Решите систему уравнений: x^3+y^3=7; x^2-xy+y^2=7.

Ответ:

\[\left\{ \begin{matrix} x^{3} + y^{3} = 7\ \ \ \ \ \ \ \ \ \ \\ x^{2} - xy + y^{2} = 7 \\ \end{matrix}\text{\ \ \ \ \ } \right.\ \]

\[\left\{ \begin{matrix} (x + y)\left( x^{2} - xy + y^{2} \right) = 7 \\ x^{2} - xy + y = 7\ \ \ \ \ \ \ \ \ \ \ \ \ \ \ \ \ \ \ \ \\ \end{matrix}\text{\ \ \ \ } \right.\ \]

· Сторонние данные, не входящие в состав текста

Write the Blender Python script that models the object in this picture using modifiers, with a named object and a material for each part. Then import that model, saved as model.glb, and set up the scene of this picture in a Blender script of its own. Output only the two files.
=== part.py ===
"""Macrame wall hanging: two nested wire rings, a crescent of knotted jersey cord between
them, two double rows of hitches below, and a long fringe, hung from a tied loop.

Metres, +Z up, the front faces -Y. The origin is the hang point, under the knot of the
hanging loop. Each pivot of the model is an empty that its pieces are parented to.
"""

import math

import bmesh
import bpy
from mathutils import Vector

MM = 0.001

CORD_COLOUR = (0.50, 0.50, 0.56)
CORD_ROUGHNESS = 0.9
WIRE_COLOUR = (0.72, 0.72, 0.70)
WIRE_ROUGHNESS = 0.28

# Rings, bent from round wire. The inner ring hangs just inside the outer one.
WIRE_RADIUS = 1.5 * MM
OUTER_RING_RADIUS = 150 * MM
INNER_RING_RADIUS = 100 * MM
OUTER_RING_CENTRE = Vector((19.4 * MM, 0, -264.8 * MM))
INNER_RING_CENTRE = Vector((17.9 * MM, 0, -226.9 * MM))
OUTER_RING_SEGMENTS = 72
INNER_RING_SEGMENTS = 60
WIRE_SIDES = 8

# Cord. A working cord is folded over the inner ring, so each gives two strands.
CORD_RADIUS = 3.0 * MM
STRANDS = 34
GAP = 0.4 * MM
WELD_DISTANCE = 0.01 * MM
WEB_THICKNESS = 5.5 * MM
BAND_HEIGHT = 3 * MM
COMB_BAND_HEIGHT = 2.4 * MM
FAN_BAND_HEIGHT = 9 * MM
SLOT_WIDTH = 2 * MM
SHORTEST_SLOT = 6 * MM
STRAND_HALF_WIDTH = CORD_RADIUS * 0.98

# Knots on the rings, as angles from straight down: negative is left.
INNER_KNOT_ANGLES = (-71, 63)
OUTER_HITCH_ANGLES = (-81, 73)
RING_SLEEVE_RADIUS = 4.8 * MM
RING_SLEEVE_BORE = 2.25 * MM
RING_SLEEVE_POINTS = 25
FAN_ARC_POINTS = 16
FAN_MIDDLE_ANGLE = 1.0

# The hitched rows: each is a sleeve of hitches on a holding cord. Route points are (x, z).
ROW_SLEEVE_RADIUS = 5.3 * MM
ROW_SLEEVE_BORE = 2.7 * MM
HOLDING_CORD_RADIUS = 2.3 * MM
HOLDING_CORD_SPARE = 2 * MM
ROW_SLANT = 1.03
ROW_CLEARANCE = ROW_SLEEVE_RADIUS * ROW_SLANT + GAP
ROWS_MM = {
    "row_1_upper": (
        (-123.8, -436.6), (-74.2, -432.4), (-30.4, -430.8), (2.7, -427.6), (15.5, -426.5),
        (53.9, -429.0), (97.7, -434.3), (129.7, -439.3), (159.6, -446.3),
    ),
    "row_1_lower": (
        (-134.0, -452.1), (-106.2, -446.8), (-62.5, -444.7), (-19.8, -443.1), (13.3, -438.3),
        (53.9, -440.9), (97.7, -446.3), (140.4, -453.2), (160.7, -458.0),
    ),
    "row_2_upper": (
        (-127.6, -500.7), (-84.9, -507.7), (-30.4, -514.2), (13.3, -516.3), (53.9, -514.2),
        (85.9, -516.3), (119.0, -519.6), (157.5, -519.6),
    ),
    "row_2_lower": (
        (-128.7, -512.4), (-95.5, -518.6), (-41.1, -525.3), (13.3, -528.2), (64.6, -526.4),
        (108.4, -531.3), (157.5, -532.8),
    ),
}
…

\[\left\{ \begin{matrix} 7 \cdot (x + y) = 7\ \ \ \ \\ x^{2} - xy + y^{2} = 7 \\ \end{matrix} \right.\ \]

\[\left\{ \begin{matrix} x + y = 1\ \ \ \ \ \ \ \ \ \ \ \ \ \ \\ x^{2} - xy + y^{2} = 7 \\ \end{matrix} \right.\ \]

\[\left\{ \begin{matrix} x = 1 - y\ \ \ \ \ \ \ \ \ \ \ \ \ \ \ \ \ \ \ \ \ \ \ \ \ \ \ \ \ \ \ \ \ \ \ \ \ \\ \ (1 - y)^{2} - (1 - y)y + y^{2} = 7 \\ \end{matrix}\text{\ \ \ \ \ } \right.\ \]

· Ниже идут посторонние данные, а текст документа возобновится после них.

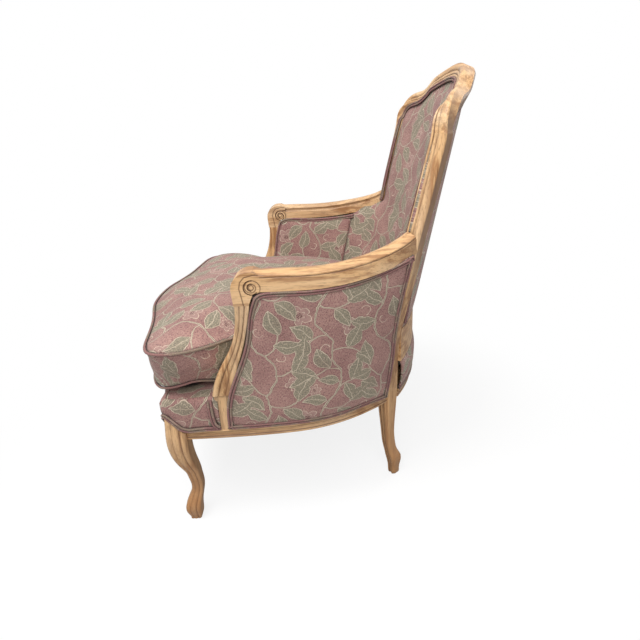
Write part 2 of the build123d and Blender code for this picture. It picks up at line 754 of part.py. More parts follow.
# --- Deck under the cushion, with its cover drawn down over the rails ---
deck_front = [(-x, y) for x, y in deck_front_line] + list(reversed(deck_front_line[:-1]))
inner_side = offset_line(side_rail_line, -cover - 1)[1:-2]
deck_floor = rail_top + spring_wire
with BuildPart() as foot_room:
    with BuildSketch(Plane.XY.offset(show_top)):
        with Locations((292, (foot_front + foot_rear + support_tuck) / 2)):
            Rectangle(36, foot_rear + support_tuck - foot_front + 2 * clearance)
    extrude(amount=panel_high_z - show_top)
    mirror(about=Plane.YZ)
with BuildPart() as knee_room:
    with BuildSketch(Plane.XY.offset(rail_bottom)):
        with Locations((knee_x + 4, knee_y - 4)):
            Rectangle(leg_joint + 46, leg_joint + 46)
    extrude(amount=knee_peak + clearance - rail_bottom)
    mirror(about=Plane.YZ)
with BuildPart() as seat_deck:
    with BuildSketch(Plane.XY.offset(deck_floor)):
        with BuildLine():
            Spline(*deck_front)
            for side in (-1, 1):
                Line((side * deck_front_line[0][0], deck_front_line[0][1]), (side * inner_side[0][0], inner_side[0][1]))
                Spline(*[(side * x, y) for x, y in [*inner_side, stile_notch[0]]])
                Polyline(*[(side * x, y) for x, y in stile_notch])
            Spline(*both_halves(deck_back))
        make_face()
    extrude(amount=deck_top - deck_floor)
    fillet(seat_deck.faces().sort_by(Axis.Z)[-1].edges().group_by(Axis.Y)[0], 12)
    add([foot_room.part, knee_room.part], mode=Mode.SUBTRACT)

# The cover's skirt runs from one arm's foot round the front to the other, over the rails and the knees.
knee_y_out, knee_y_in = knee_y - knee_half, knee_y + knee_half - 2
knee_x_out, knee_x_in = knee_x + knee_half, knee_x - knee_half + 2
below = rail_bottom - 32
beyond = 340
with BuildPart() as knee_below:
    with BuildSketch(Plane.YZ.offset(post_x + 1)):
        with BuildLine():
            edge = Polyline((knee_y_out, knee_peak), (knee_y_in, show_top), (knee_y_in, below))
            Polyline(edge @ 1, (-beyond, below), (-beyond, knee_peak), edge @ 0)
        make_face()
    extrude(amount=40)
    with BuildSketch(Plane.XZ.offset(-post_y + 8)):
        with BuildLine():
            edge = Polyline((knee_x_out, knee_peak), (knee_x_in, show_top), (knee_x_in, below))
            Polyline(edge @ 1, (beyond, below), (beyond, knee_peak), edge @ 0)
        make_face()
    extrude(amount=40)
    mirror(about=Plane.YZ)
with BuildPart() as seat_deck_skirt:
    add(strip(show_top, deck_front, 0, cover - 2))
    extrude(amount=deck_floor - show_top)
    add([knee_below.part, foot_room.part], mode=Mode.SUBTRACT)
low, high = show_top + clearance, knee_peak + clearance
skirt_end = deck_front_line[0][1]
with BuildPart() as deck_welt:
    add(strip(low, deck_front, welt_height, -0.1))
    extrude(amount=high + welt_width - low)
    with BuildSketch(Plane.YZ.offset(knee_x)) as side_band:
        with BuildLine():
            Polyline(
                (skirt_end, low),
                (knee_y_in, low),
                (knee_y_out, high),
                (knee_y_out - 20, high),
                (knee_y_out - 20, high + welt_width),
                (knee_y_out, high + welt_width),
                (knee_y_in + 3, low + welt_width),
                (skirt_end, low + welt_width),
                close=True,
            )
        make_face()
    with BuildPart(mode=Mode.PRIVATE) as bands:
        extrude(side_band.sketch, amount=60)
        mirror(about=Plane.YZ)
        with BuildSketch(Plane.XZ.offset(-knee_y)):
            with BuildLine():
                Polyline(
                    (0, low),
                    (knee_x_in, low),
                    (knee_x_out, high),
                    (knee_x_out, high + welt_width),
                    (knee_x_in - 3, low + welt_width),
                    (0, low + welt_width),
                    close=True,
                )
            make_face()
            mirror(about=Plane.YZ)
        extrude(amount=100)
    add(bands.part, mode=Mode.INTERSECT)

# --- Springs, corner blocks, dust cover ---
with BuildPart() as seat_springs:
    for x in spring_lines:
        front_y = front_rail_line[-1][1] + 14 + 0.0004 * x**2 * 2
        rear_y = back_rail_line[-1][1] - 14 - 0.0008 * x**2 * 2
        pitch = (rear_y - front_y) / spring_loops
        wire = [(x, front_y)]
        for i in range(spring_loops):
            swing = spring_loop_width / 2 * (-1) ** i
            wire += [(x + swing, front_y + (i + 0.25) * pitch), (x + swing, front_y + (i + 0.75) * pitch)]
        wire.append((x, rear_y))
        with BuildSketch(Plane.XY.offset(rail_top)):
            with BuildLine():
                Polyline(*wire)
            trace(line_width=spring_wire)
        extrude(amount=spring_wire)

with BuildPart() as corner_blocks:
    with BuildSketch(Plane.XY.offset(rail_bottom + 8)):
        for outline in (front_block_line, rear_block_line):
            with BuildLine():
                Polyline(*outline, close=True)
            make_face()
        mirror(about=Plane.YZ)
    extrude(amount=block_depth)

with BuildPart() as dust_cover:
    under_side = offset_line(side_rail_line, -dust_inset)
    under_front = [(-x, y) for x, y in front_rail_line] + list(reversed(front_rail_line[:-1]))
    with BuildSketch(Plane.XY.offset(rail_bottom - dust_thickness)):
        with BuildLine():
            front = offset_line(under_front, -dust_inset)
            Spline(*front)
            for side in (-1, 1):
                corner = (side * front[-1][0], front[-1][1])
                Line(corner, (side * under_side[0][0], under_side[0][1]))
                Spline(*[(side * x, y) for x, y in [*under_side[:-2], stile_notch[0]]])
                Polyline(*[(side * x, y) for x, y in stile_notch])
            Spline(*both_halves(deck_back))
        make_face()
    extrude(amount=dust_thickness)
    add(knee_room.part.moved(Location((0, 0, -20))), mode=Mode.SUBTRACT)

# --- Loose cushion ---
with BuildPart() as seat_cushion:
    boxing = cushion_side_top - cushion_bottom
    extrude(loop_face(cushion_line, cushion_bottom), amount=boxing)
    sides = loop_face(cushion_line, cushion_side_top)
    loft([sides, loop_face(cushion_line, cushion_crown, share=crown_share)], ruled=True)
cushion_welt_bottom = cushion_ring(cushion_bottom)
cushion_welt_top = cushion_ring(cushion_side_top - cushion_welt_height / 2)

for name, piece in {
    "front_leg": front_leg_left.part,
    "back_stile": back_stile_left.part,
    "arm_support": foot_seat.part,
    "arm_rail": arm_rail_left.part,
    "side_seat_rail": side_seat_rail_left.part,
    "arm_liner": arm_liner_left.part,
    "outer_arm_cover": outer_arm_cover_left,
    "outer_arm_welt": outer_arm_welt_left,
    "inner_arm_pad": inner_arm_pad_left,
    "inner_arm_welt": inner_arm_welt_left.part,
}.items():
    save(piece, name + "_left")
    save(mirrored(piece), name + "_right")
save(crest_rail.part, "crest_rail")
save(front_seat_rail.part, "front_seat_rail")
save(back_seat_rail.part, "back_seat_rail")
save(back_cross_rail.part, "back_cross_rail")
save(inner_back_pad, "inner_back_pad")
save(inner_back_welt, "inner_back_welt")
save(largest(outer_back_cover.part), "outer_back_cover")
save(lower_back_cover.part, "lower_back_cover")
save(seat_deck.part, "seat_deck")
save(seat_deck_skirt.part, "seat_deck_skirt")
save(deck_welt.part, "deck_welt")
save(seat_springs.part, "seat_springs")
save(corner_blocks.part, "corner_blocks")
save(dust_cover.part, "dust_cover")
save(Compound(children=[*left_pins, *[mirrored(pin) for pin in left_pins]]), "frame_dowels")
save(largest(outer_back_welt.part), "outer_back_welt")
save(lower_back_welt.part, "lower_back_welt")
save(seat_cushion.part, "seat_cushion")
save(cushion_welt_bottom, "cushion_welt_bottom")
save(cushion_welt_top, "cushion_welt_top")
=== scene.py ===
import math

import bpy
import numpy as np
from bpy.props import FloatProperty, FloatVectorProperty, PointerProperty
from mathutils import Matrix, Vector


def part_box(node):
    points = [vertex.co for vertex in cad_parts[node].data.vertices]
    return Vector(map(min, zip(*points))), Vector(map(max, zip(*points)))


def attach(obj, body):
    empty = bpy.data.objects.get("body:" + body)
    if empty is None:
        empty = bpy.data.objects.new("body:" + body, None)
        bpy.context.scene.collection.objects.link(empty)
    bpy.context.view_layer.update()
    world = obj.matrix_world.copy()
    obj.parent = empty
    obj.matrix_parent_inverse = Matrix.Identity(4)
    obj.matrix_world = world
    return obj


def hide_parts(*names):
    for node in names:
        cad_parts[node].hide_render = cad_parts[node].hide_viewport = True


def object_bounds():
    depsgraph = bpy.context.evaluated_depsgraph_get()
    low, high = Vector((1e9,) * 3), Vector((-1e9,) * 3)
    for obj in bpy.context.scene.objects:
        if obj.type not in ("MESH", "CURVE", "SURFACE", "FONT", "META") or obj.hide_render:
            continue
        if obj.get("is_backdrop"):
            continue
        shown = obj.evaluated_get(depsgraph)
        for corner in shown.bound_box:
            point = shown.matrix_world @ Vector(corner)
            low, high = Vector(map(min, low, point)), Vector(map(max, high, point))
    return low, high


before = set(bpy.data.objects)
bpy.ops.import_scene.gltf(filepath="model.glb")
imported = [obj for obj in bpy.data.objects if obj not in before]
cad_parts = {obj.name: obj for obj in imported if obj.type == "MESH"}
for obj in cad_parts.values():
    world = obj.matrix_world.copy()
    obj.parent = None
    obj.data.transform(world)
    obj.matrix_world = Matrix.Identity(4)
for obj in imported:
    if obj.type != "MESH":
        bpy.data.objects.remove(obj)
cad_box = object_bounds()

bl_info = {
    "name": "Bergere armchair",
    "version": (1, 0, 0),
    "blender": (4, 5, 0),
    "location": "View3D > Sidebar > Bergere",
    "description": "Covers, cushion, piping and finishes of an armchair with a carved frame",
    "category": "Object",
}

MM = 0.001
MIDDLE_Y = 10.2  # the lines' y = 0 lies this far in front of the origin, in mm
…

\[\left\{ \begin{matrix} x = 1 - y\ \ \ \ \ \ \ \ \ \ \ \ \ \ \ \ \ \ \ \ \ \ \ \ \ \ \ \ \ \ \ \ \ \ \ \ \ \ \ \ \ \\ 1 - 2y + y^{2} - y + y^{2} + y^{2} = 7 \\ \end{matrix}\text{\ \ } \right.\ \]

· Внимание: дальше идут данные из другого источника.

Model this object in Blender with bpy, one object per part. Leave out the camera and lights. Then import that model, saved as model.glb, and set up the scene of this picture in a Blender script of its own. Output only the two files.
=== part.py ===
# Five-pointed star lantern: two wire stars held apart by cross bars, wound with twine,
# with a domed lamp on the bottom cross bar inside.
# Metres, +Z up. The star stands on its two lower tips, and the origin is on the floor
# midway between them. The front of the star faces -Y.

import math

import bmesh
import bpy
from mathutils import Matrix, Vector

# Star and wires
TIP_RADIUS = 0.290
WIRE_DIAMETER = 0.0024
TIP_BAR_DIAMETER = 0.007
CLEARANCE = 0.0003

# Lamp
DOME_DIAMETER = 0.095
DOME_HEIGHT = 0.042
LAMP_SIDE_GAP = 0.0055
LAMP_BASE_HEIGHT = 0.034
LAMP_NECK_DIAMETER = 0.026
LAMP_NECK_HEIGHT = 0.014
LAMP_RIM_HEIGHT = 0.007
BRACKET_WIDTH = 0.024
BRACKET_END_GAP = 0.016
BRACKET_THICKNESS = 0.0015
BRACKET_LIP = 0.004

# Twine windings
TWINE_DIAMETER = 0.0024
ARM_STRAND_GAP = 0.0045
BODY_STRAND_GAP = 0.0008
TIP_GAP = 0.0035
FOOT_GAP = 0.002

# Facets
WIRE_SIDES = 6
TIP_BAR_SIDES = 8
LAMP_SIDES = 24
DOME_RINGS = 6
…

\[\left\{ \begin{matrix} x = 1 - y\ \ \ \ \ \ \ \ \ \ \ \ \ \ \ \ \ \ \ \ \ \ \ \ \ \ \ \ \ \\ 3y^{2} - 3y - 6 = 0\ \ \ \ \ \ |\ :3 \\ \end{matrix} \right.\ \]

\[y^{2} - y - 2 = 0\]

\[y_{1} + y_{2} = 1;\ \ \ \ \ \ \ y_{1} = - 1\]

\[y_{1}y_{2} = - 2;\ \ \ \ \ \ \ \ \ y_{2} = 2\]

\[\left\{ \begin{matrix} y = - 1 \\ x - 2\ \ \ \ \\ \end{matrix}\text{\ \ \ \ \ \ } \right.\ \text{\ \ \ \ \ \ \ }\left\{ \begin{matrix} y = 2\ \ \ \\ x = - 1 \\ \end{matrix} \right.\ \]

\[Ответ:(2;\ - 1);\ \ ( - 1;2).\]